ALEX Main spent years searching for his dream home only to discover it had been right under his nose all along. As a child growing up in a North Yorkshire village, he never knew what lay behind the tall hedge he passed every day.

Having left to travel, study and work elsewhere, it wasn’t until he returned to the area to settle with his young family that he noticed a ‘development opportunity’ sign, along with a photograph of the three adjoining 100-year-old barns that lay behind the hedge, as he drove past one day.

Without even seeing inside, he knew instantly this was what he had been looking for. He texted his wife Emma immediately. “I didn’t need to see any more. I told her: ‘I think I’ve found the house of our dreams’,” he says.

With Emma expecting their third child and the couple boldly deciding to go it alone without the help of an architect, this was just the sort of project which would have had viewers of the TV programme Grand Designs on the edge of their seats.

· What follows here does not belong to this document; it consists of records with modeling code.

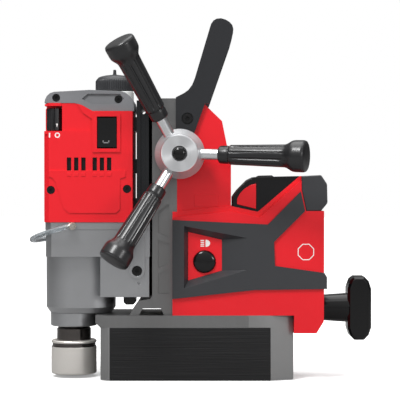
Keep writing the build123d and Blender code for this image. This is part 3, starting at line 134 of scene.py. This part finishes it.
NICKEL = material("nickel", (240, 236, 230), 0.26, metallic=0.8, grain=260, mottle=0.03, bump=0.015,
                  stretch=(0.15, 0.15, 1.2))
ARBOR = material("arbor_steel", (92, 88, 86), 0.2, metallic=1.0, grain=300, bump=0.02)
RUBBER = material("overmold", (50, 51, 54), 0.42, grain=1700, bump=0.3, mottle=0.07, specular=0.5)
GRIP = material("grip_rubber", (22, 22, 24), 0.3, grain=1400, bump=0.08, mottle=0.06, specular=0.6)
HANDLE = material("handle_black", (35, 36, 39), 0.3, grain=1500, bump=0.12, mottle=0.1, specular=0.45)
GLOSS = material("lever_black", (9, 9, 10), 0.14, grain=1200, bump=0.05, mottle=0.06, specular=0.35)
PLASTIC = material("black_plastic", (26, 26, 28), 0.4, grain=1300, bump=0.16, mottle=0.06, specular=0.45)
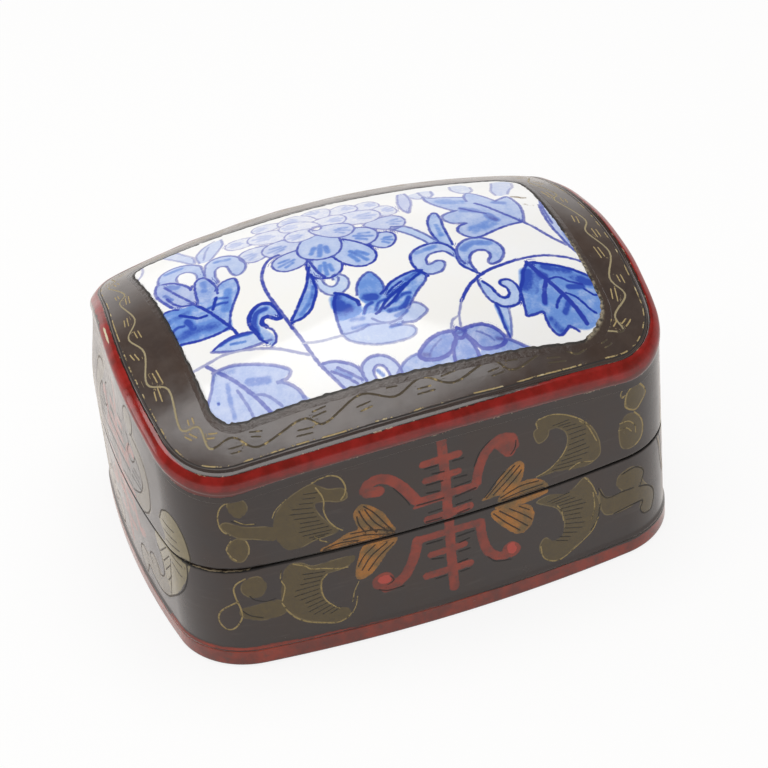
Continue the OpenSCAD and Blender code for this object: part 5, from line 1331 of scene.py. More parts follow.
class Paint:
    """Brushwork on the points of a grid, in millimetres.

    A line layer holds for each point the step to the nearest place of the nearest line, and that
    line's half width: the step's length blends cleanly between grid points, so a line stays
    sharp although it is thinner than the grid. A field is a strength from 0 to 1, or a depth
    inside the paint that is negative outside it.
    """

    def __init__(self, across, up, cell):
        self.at = np.stack([across.ravel(), up.ravel()], -1)
        self.cell = cell
        self.count = len(self.at)
        self.fields = {}
        self.lines = {}

    def field(self, name, start=0.0):
        """The values of a field, begun with a start value."""
        if name not in self.fields:
            self.fields[name] = np.full(self.count, start)
        return self.fields[name]

    def near(self, path, reach):
        """Numbers of the points within reach of a path's box."""
        low = path.min(0) - reach
        high = path.max(0) + reach
        return np.nonzero(((self.at > low) & (self.at < high)).all(1))[0]

    def step_to(self, index, path):
        """Steps from points to the nearest place of a path, and how far along it that is."""
        p = self.at[index][:, None]
        a = path[:-1][None]
        ab = (path[1:] - path[:-1])[None]
        t = np.clip(((p - a) * ab).sum(-1) / np.maximum((ab ** 2).sum(-1), 1e-9), 0, 1)
        step = a + t[..., None] * ab - p
        best = (step ** 2).sum(-1).argmin(1)
        rows = np.arange(len(index))
        return step[rows, best], (best + t[rows, best]) / len(path[1:])

    def line(self, name, half, path, look=(1.0, 0.0)):
        """A line of a half width along a path, with a look of two values: strength and tint.
        Each name has two layers, and the line goes on the one where it meets fewer others, because
        between points that belong to two lines on one layer the steps cancel out."""
        if name not in self.lines:
            self.lines[name] = []
            for _ in range(2):
                blank = np.zeros((self.count, 3))
                blank[:, :2] = 9
                self.lines[name].append((blank, np.zeros((self.count, 2)), np.full(self.count, np.inf)))
        reach = half + 1.6 * self.cell
        index = self.near(path, reach)
        if not len(index):
            return
        step, _ = self.step_to(index, path)
        far = np.hypot(*step.T)
        close = index[far < reach]
        met = [np.isfinite(best[close]).sum() for _, _, best in self.lines[name]]
        steps, looks, best = self.lines[name][int(met[1] < met[0])]
        won = (far < reach) & (far - half < best[index])
        index = index[won]
        steps[index, :2] = step[won]
        steps[index, 2] = half
        looks[index] = look
        best[index] = far[won] - half

    def depth(self, index, path):
        """Depth inside a closed outline: the distance to it, negative outside."""
        step, _ = self.step_to(index, path)
        return np.hypot(*step.T) * np.where(within(self.at[index], path), 1, -1)

    def patch(self, name, path):
        """Fill an outline in a depth field."""
        field = self.field(name, -1.0)
        index = self.near(path, 1.2)
        field[index] = np.maximum(field[index], np.clip(self.depth(index, path), -1, 1))

    def stroke(self, name, half, path):
        """A brush stroke of a half width in a depth field."""
        field = self.field(name, -1.0)
        index = self.near(path, half + 1.2)
        step, _ = self.step_to(index, path)
        field[index] = np.maximum(field[index], np.clip(half - np.hypot(*step.T), -1, 1))

    def wash(self, name, strength, tint, path, over=False):
        """A wash of even strength inside an outline, laid under or over what is there."""
        field = self.field(name)
        tints = self.field(name + " tint")
        index = self.near(path, 0.5)
        share = np.clip(0.5 + self.depth(index, path) / 0.3, 0, 1)
        if over:
            field[index] += (strength - field[index]) * share
            tints[index] += (tint - tints[index]) * share
        else:
            more = share * strength > field[index]
            tints[index] = np.where(more, tint, tints[index])
            field[index] = np.maximum(field[index], strength * share)

    def dab(self, name, strength, tint, width, path):
        """A soft-edged touch of the brush: full strength along its path, none at its edges."""
        field = self.field(name)
        tints = self.field(name + " tint")
        index = self.near(path, width / 2)
        if not len(index):
            return
        step, _ = self.step_to(index, path)
        share = ease(1.35 * (1 - np.hypot(*step.T) / (width / 2)), 0, 1)
        tints[index] += (tint - tints[index]) * share * 0.7
        field[index] = np.maximum(field[index], field[index] + (strength - field[index]) * share)

    def layers(self, packed):
        """Vector layers for a mesh: a name with three field names, or a line layer's name."""
        made = {}
        for key, parts in packed.items():
            if isinstance(parts, str):
                for end, (steps, looks, _) in zip(("", "_b"), self.lines[parts]):
                    made[key + end] = steps
                    made[key + end + "_look"] = np.concatenate([looks, np.zeros((self.count, 1))], 1)
            else:
                made[key] = np.stack([self.field(part) for part in parts], -1)
        return made


def hatch(inner, outer, count, start, stop):
    """Short lines between two curves, which run from a share to another share of the way."""
    a = spread(smooth_path(inner), count)
    b = spread(smooth_path(outer), count)
    made = []
    for i, (p, q) in enumerate(zip(a, b)):
        reach = stop + 0.1 * math.sin(5 * i)
        made.append(np.stack([p + (q - p) * start, p + (q - p) * reach]))
    return made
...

Yet, within a matter of months, they converted the sprawling redbrick buildings into a jaw-droppingly striking unique and spacious four bedroom, light-filled home, featuring reclaimed timber and exposed brickwork, combined with gleamingly modern stainless steel and concrete.

They went only slightly over their £300,000 budget. Plus, says Alex, they did it all without suffering any great stress and absolutely no disasters. (The only slight hitch was a bat colony which had to be moved, after obtaining a special bat licence, at a cost of £10,000. Ouch!)

It helped that Alex, as director of the family-run Main Company, specialises in designing bespoke upmarket kitchens for homes and restaurants, so he took it all in his stride. And if he did it again, he says, he wouldn’t change a thing.

Aware of how ordering and manufacturing times can cause delays, he made decisions promptly and determined not to keep anyone waiting. He also grabbed the reclaimed timber he wanted quickly, as soon as it arrived at the Main Company from locations throughout America and Europe. The look is bare, stripped-back and industrial. “We kept everything simple in terms of materials, so there wasn’t that much to do,” says Alex, who specialises in combining a rustic look with sleek modern finishes.

As a result, there’s lots of old wood and flaky paint alongside aged zinc and poured concrete: “I love these amazing naturally weathered finishes, a totally unique look you could never recreate yourself," he says.

Combined with clean lines and lots of glazing, the end result is stunning and dramatic. So it’s little wonder this home is in demand as a prime location for advertising and film location shoots, something the couple have just recently signed up to.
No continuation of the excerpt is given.